To be precise, Daniel Lavoie is not French, but Canadian, like Garou and Bruno Pelletier, another two favorites of the Moscow public, who became famous thanks to the original stage version of the musical «Notre Dame de Paris» by Luc Plamondon and Richard Cocciante. The native of Marseille Patrick Fiori is in the same merry company. These four are a true phenomenon of the Moscow guest performance scene. Without having any big hits here other that their arias from «Notre-Dame de Paris» the gentlemen Garou, Pelletier and Fiori have become regular visitors, and now monsieur Lavoie has reached Moscow. These four are being actively promoted on the local market by the entrepreneur Ildar Bakeev («Euro Entertainment», «19-00.ru»). He also made the unprecedented step of arranging Daniel Lavoie’s concert not just without an outdoor advertising, but also without internet banners, using only the support of a community that he created in the social network «VKontakte» with the name «We invite our favorite performers on tour ourselves».

The 700-seat CHCRW auditorium wasn’t filled to the last seat, however mister Bakeev still considers this a big success, because originally he was planning to sell the tickets only for the orchestra section, and eventually the audience was sitting even on the balcony, and all that without any investments in advertisement. Besides «Notre Dame de Paris», monsieur Lavoie has one more «bridge» to the Russian listeners. It is the song «Ils s'aiment», which gained popularity thanks to  «The Maids» by Roman Viktiuk. The soundtrack for this theatrical production at the end of the 1980-s was considered in the USSR virtually the epitome of an expensive and refined pop music. There is definitely an element of hard-to-resist magic in the song «Ils s'aiment». It’s enough to remind oneself about the best song by Konstantin Meladze “There is no more gravity”, in which without doubt one can hear the overtones of «Ils s'aiment». Knowing the tastes of his Russian admirers Daniel Lavoie saved the hit for the very end and performed it immediately after the «Notre Dame de Paris» medley.

The singer made special preparations for this part of the show. He got up from the piano, made a gesture of a mime changing a mask and announced in Russian that he is yielding way to his old friend Frollo. The sequence of songs from «Notre Dame de Paris» also was a special gift for the Russians – monsieur Lavoie arranged them for pianospecially for Moscow.

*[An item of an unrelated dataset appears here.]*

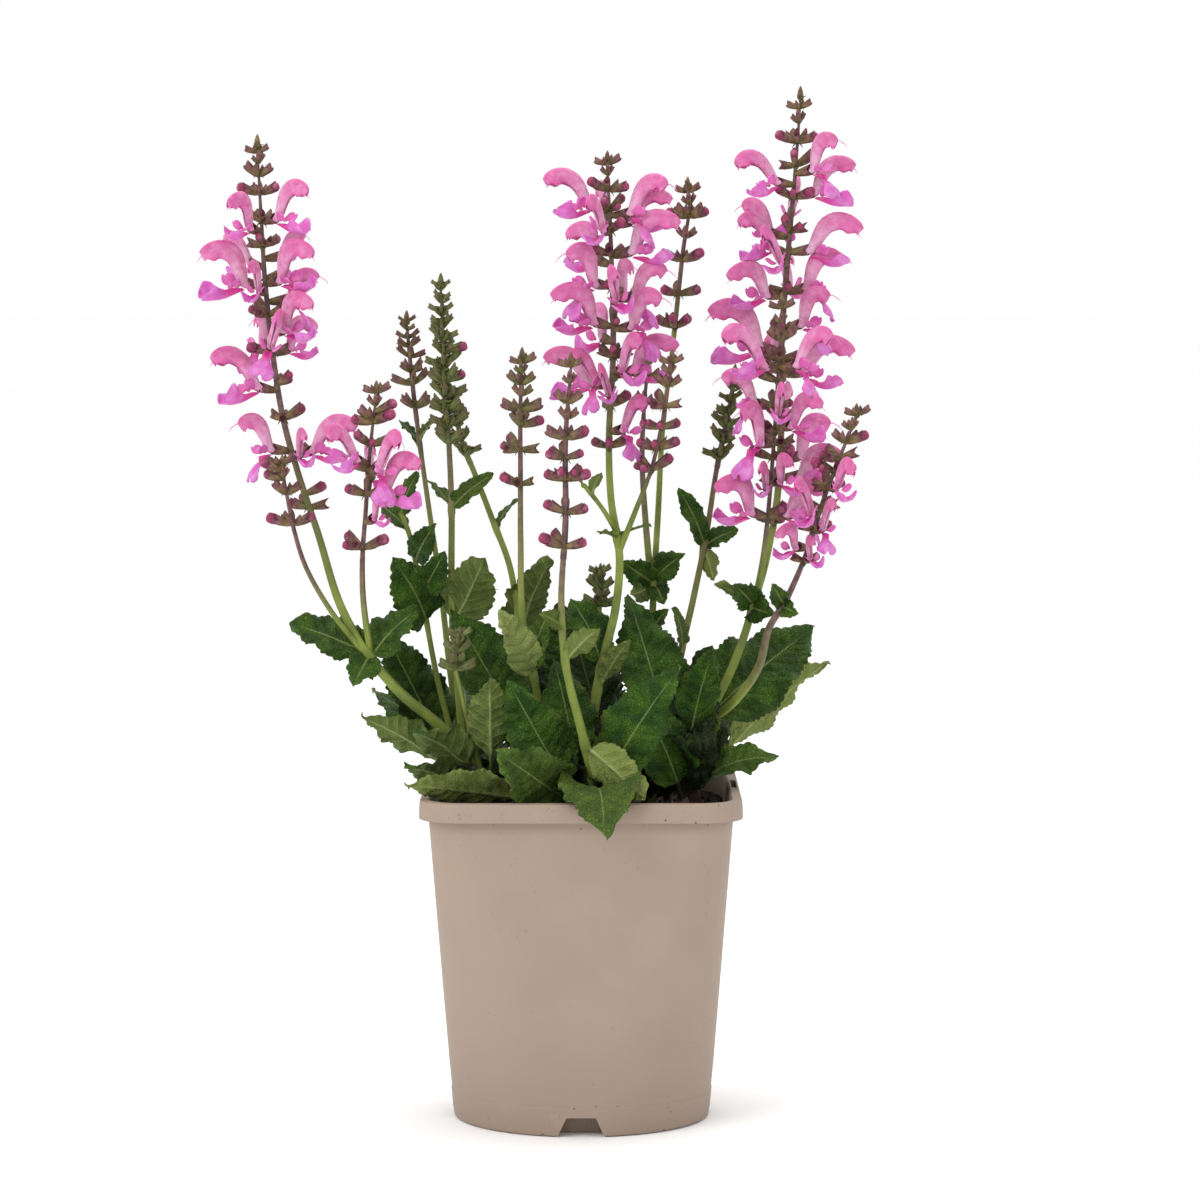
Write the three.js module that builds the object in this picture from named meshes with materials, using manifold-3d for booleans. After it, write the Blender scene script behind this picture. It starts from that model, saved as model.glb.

The rest of the almost 2-hour long program consisted of Daniel Lavoie’s songs from various years, performed with piano accompaniment. Between them the musician recited poems, both his own and written by others. Judging by the audience’s reaction, Moscow knows perfectly well not just Frollo and the song from «The Maids». The audience knowingly applauded to roughly half of the songs, which means it is familiar with the repertoire of all the 40 years of Daniel Lavoie’s career. The poetic intermissions were often accompanied by laughter. In the audience there was a primarily French-speaking crowd, who nevertheless were evidently our 18-20-year old female compatriots, who by the end of the evening literally built a mountain of flowers on the piano. The gray-haired gentleman who has recently turned 61 thrills the young female concert-goers both as a musician and as a performer and as a man. Well, Mic Jagger also looks great at 66. But would he be showered with flowers in the same way if he performed in Moscow to a piano, remains questionable. The local story with the francophone musical heroes is indeed something completely extraordinary.